Although I’m sick, my life doesn’t end here. The rain comes again, and I leap into the tent, dog in tow. This time it’s late enough to go to sleep, so we do. In the morning, I feel a little better and I hike down to Thompson Lake at the base of Gallatin Peak. It’s only a few miles, but I’m not fully recovered. Spending the afternoon basking on warm rock at the edge of the lake I think I’d be happy to die here. Maybe not now, and only if I knew Rigby would make it home safely; but someday.

Death is an opportunity to connect with the rest of nature, to literally become something new. Atoms of me could mingle with those from a mosquito or a columbine. Or maybe I’d be washed down Hell Roaring Creek into the Gallatin River, then the Missouri and Mississippi Rivers, and if I was lucky, into the Gulf of Mexico.

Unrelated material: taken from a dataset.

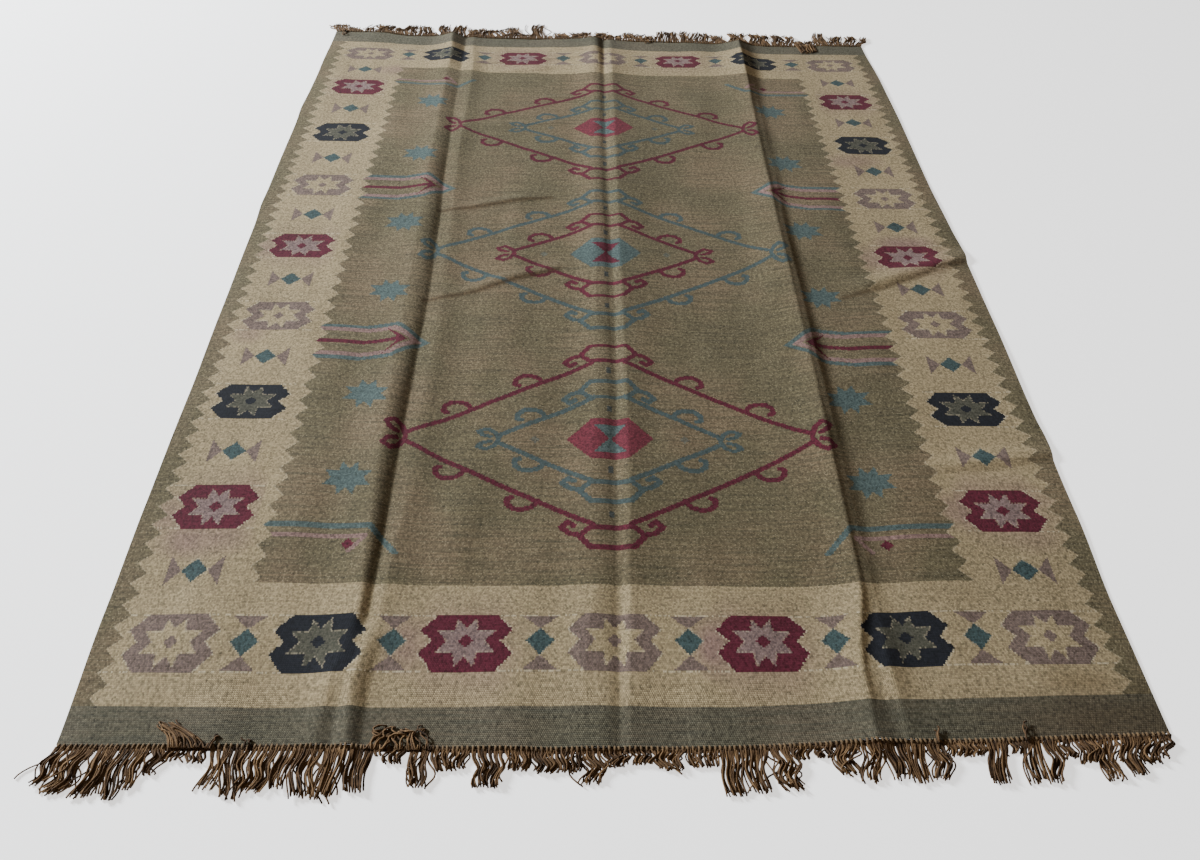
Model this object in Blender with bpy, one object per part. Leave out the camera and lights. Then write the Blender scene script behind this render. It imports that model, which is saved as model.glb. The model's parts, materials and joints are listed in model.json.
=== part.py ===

By the third day of my trip I feel great and climb Gallatin Peak and hike back down the Bear Basin drainage through some of the prettiest sections I’d yet seen of the local mountains. It is mostly sunny, a little rainy: all in all, a perfect day. But I keep in mind that part of the reason I come to wild places is because they are still wild. I can’t call an ambulance if I fall off a rock or get inexplicably sick. This is part of the draw of backpacking—to lose myself in the outdoors and not know for sure the outcome. So far, I’ve always made it back to town, but if I don’t, I’m prepared to decompose here and melt into the earth.